Kind regards, Martin
CodePudding user response:
You con use outer
.
t(outer(seqX, seqY, my.function.example))
# [,1] [,2] [,3]
#[1,] "seq1 - seqA" "seq2 - seqA" "seq3 - seqA"
#[2,] "seq1 - seqB" "seq2 - seqB" "seq3 - seqB"
t(outer(seqX, seqY, paste, sep="-"))
# [,1] [,2] [,3]
#[1,] "seq1-seqA" "seq2-seqA" "seq3-seqA"
#[2,] "seq1-seqB" "seq2-seqB" "seq3-seqB"
Benchmark
bench::mark(check=FALSE,
GKi = t(outer(seqX, seqY, my.function.example)),
Shree = sapply(seqX, function(x) my.function.example(x, seqY)), #Adapted
Peter = with(expand.grid(a=seqX, b=seqY), matrix(my.function.example(a, b), length(seqY), byrow=TRUE)) #Adapted
)
Result
expression min median itr/s…¹ mem_a…² gc/se…³ n_itr n_gc total…⁴ result
<bch:expr> <bch:tm> <bch:t> <dbl> <bch:b> <dbl> <int> <dbl> <bch:t> <list>
1 GKi 7.47µs 11.1µs 73248. 0B 51.3 9993 7 136ms <NULL>
2 Shree 22.09µs 30µs 28128. 4.95KB 62.0 9978 22 355ms <NULL>
3 Peter 46.1µs 76µs 11531. 0B 70.4 4750 29 412ms <NULL>
GKi is about 2.5 times faster than Shree and 6 times faster than Peter.
CodePudding user response:
seqX <- c("seq1","seq2","seq3")
seqY <- c("seqA","seqB")
xy <- expand.grid(x = seqX, y = seqY)
matrix(paste(xy$x, xy$y, sep = "-"), nrow = 2, byrow = TRUE)
#> [,1] [,2] [,3]
#> [1,] "seq1-seqA" "seq2-seqA" "seq3-seqA"

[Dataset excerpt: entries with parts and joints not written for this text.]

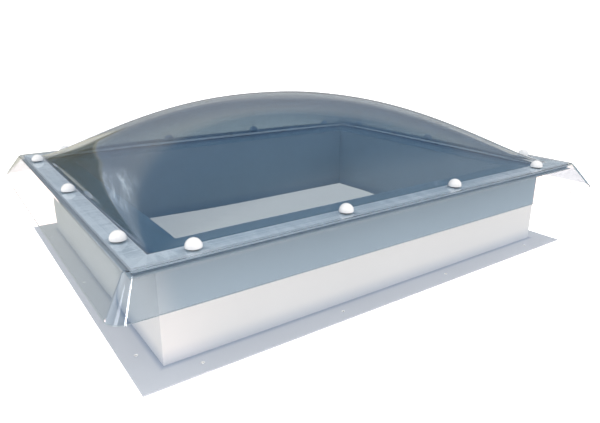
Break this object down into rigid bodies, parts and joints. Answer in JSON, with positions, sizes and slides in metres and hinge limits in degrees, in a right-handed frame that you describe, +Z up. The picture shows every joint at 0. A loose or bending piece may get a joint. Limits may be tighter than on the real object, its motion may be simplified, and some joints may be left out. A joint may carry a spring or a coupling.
{
  "type": "roof skylight",
  "caption": "Rectangular roof skylight: clear double-skin dome with a drip skirt, screwed to a white vertical upstand kerb on a flat fixing flange.",
  "frame": {"origin": "centre of the roof opening in plan, on the underside of the base flange", "axes": "+X along the long sides, +Y along the short sides, +Z up out of the roof"},
  "size_m": [1.6208, 1.3208, 0.5026],
  "materials": {
    "flange_grey": "satin pale grey PVC plate",
    "kerb_white": "satin white PVC-U profile",
    "seal_foam": "dark compressed foam seal",
    "inner_skin": "clear moulded sheet with a faint blue tint",
    "ring_grey": "satin pale PVC frame",
    "outer_skin": "clear moulded sheet with a faint blue tint",
    "washer_rubber": "black rubber sealing washer",
    "cap_white": "gloss white moulded cap",
    "screw_steel": "zinc plated steel"
  },
  "bodies": {
    "root": {"base_flange": "flange_grey", "kerb": "kerb_white", "kerb_gasket": "seal_foam", "inner_dome": "inner_skin", "spacer_ring": "ring_grey", "outer_dome": "outer_skin", "seal_washers": "washer_rubber", "cap_bases": "cap_white", "dome_screws": "screw_steel", "screw_caps": "cap_white"}
  },
  "joints": []
}
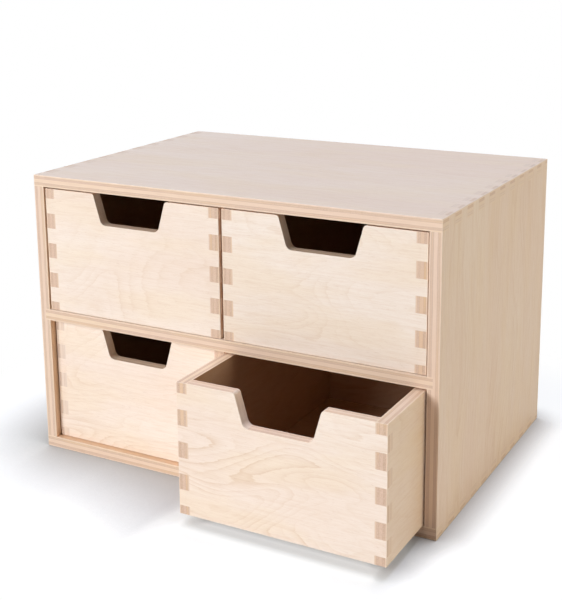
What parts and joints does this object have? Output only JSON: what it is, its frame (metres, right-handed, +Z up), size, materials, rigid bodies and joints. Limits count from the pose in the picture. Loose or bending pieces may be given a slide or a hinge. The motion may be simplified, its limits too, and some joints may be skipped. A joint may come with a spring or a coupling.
{
  "type": "desktop drawer cabinet",
  "caption": "Small plywood desk cabinet with two rows of sliding drawers, finger-jointed corners and notched drawer fronts, one drawer pulled out.",
  "frame": {"origin": "middle of the cabinet's underside, on the surface it stands on", "axes": "+Z up, -Y out of the drawer fronts, +X to the right as seen from the front"},
  "size_m": [0.32, 0.284, 0.214],
  "materials": {
    "cabinet_plywood": "bare sanded birch plywood, layered edges",
    "drawer_plywood": "bare sanded birch plywood, layered edges",
    "thin_plywood": "bare thin birch plywood"
  },
  "bodies": {
    "cabinet": {"bottom_panel": "cabinet_plywood", "top_panel": "cabinet_plywood", "left_side_panel": "cabinet_plywood", "right_side_panel": "cabinet_plywood", "middle_shelf": "cabinet_plywood", "back_panel": "thin_plywood", "lower_divider": "thin_plywood", "upper_divider": "thin_plywood"},
    "upper_left_drawer": {"upper_left_drawer_front": "drawer_plywood", "upper_left_drawer_back": "drawer_plywood", "upper_left_drawer_left_side": "drawer_plywood", "upper_left_drawer_right_side": "drawer_plywood", "upper_left_drawer_base": "thin_plywood"},
    "upper_right_drawer": {"upper_right_drawer_front": "drawer_plywood", "upper_right_drawer_back": "drawer_plywood", "upper_right_drawer_left_side": "drawer_plywood", "upper_right_drawer_right_side": "drawer_plywood", "upper_right_drawer_base": "thin_plywood"},
    "lower_left_drawer": {"lower_left_drawer_front": "drawer_plywood", "lower_left_drawer_back": "drawer_plywood", "lower_left_drawer_left_side": "drawer_plywood", "lower_left_drawer_right_side": "drawer_plywood", "lower_left_drawer_base": "thin_plywood"},
    "lower_right_drawer": {"lower_right_drawer_front": "drawer_plywood", "lower_right_drawer_back": "drawer_plywood", "lower_right_drawer_left_side": "drawer_plywood", "lower_right_drawer_right_side": "drawer_plywood", "lower_right_drawer_base": "thin_plywood"}
  },
  "joints": [
    {"name": "upper_left_slide", "type": "slide", "parent": "cabinet", "child": "upper_left_drawer", "axis": [0, -1, 0], "range_m": [-0.004, 0.171]},
    {"name": "upper_right_slide", "type": "slide", "parent": "cabinet", "child": "upper_right_drawer", "axis": [0, -1, 0], "range_m": [-0.004, 0.171]},
    {"name": "lower_left_slide", "type": "slide", "parent": "cabinet", "child": "lower_left_drawer", "axis": [0, -1, 0], "range_m": [0, 0.175]},
    {"name": "lower_right_slide", "type": "slide", "parent": "cabinet", "child": "lower_right_drawer", "axis": [0, -1, 0], "range_m": [-0.064, 0.111]}
  ]
}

#> [2,] "seq1-seqB" "seq2-seqB" "seq3-seqB"
seqY <- seqX
xy <- expand.grid(x = seqX, y = seqY)
mx <- matrix(paste(xy$x, xy$y, sep = "-"), nrow = 3, byrow = TRUE)
mx[upper.tri(mx)] <- NA
mx
#> [,1] [,2] [,3]
#> [1,] "seq1-seq1" NA NA
#> [2,] "seq1-seq2" "seq2-seq2" NA
#> [3,] "seq1-seq3" "seq2-seq3" "seq3-seq3"
Created on 2022-10-16 with reprex v2.0.2
CodePudding user response:
Here's one way with sapply
-
sapply(seqX, function(x) paste(x, "-", seqY))
seq1 seq2 seq3
[1,] "seq1 - seqA" "seq2 - seqA" "seq3 - seqA"
[2,] "seq1 - seqB" "seq2 - seqB" "seq3 - seqB"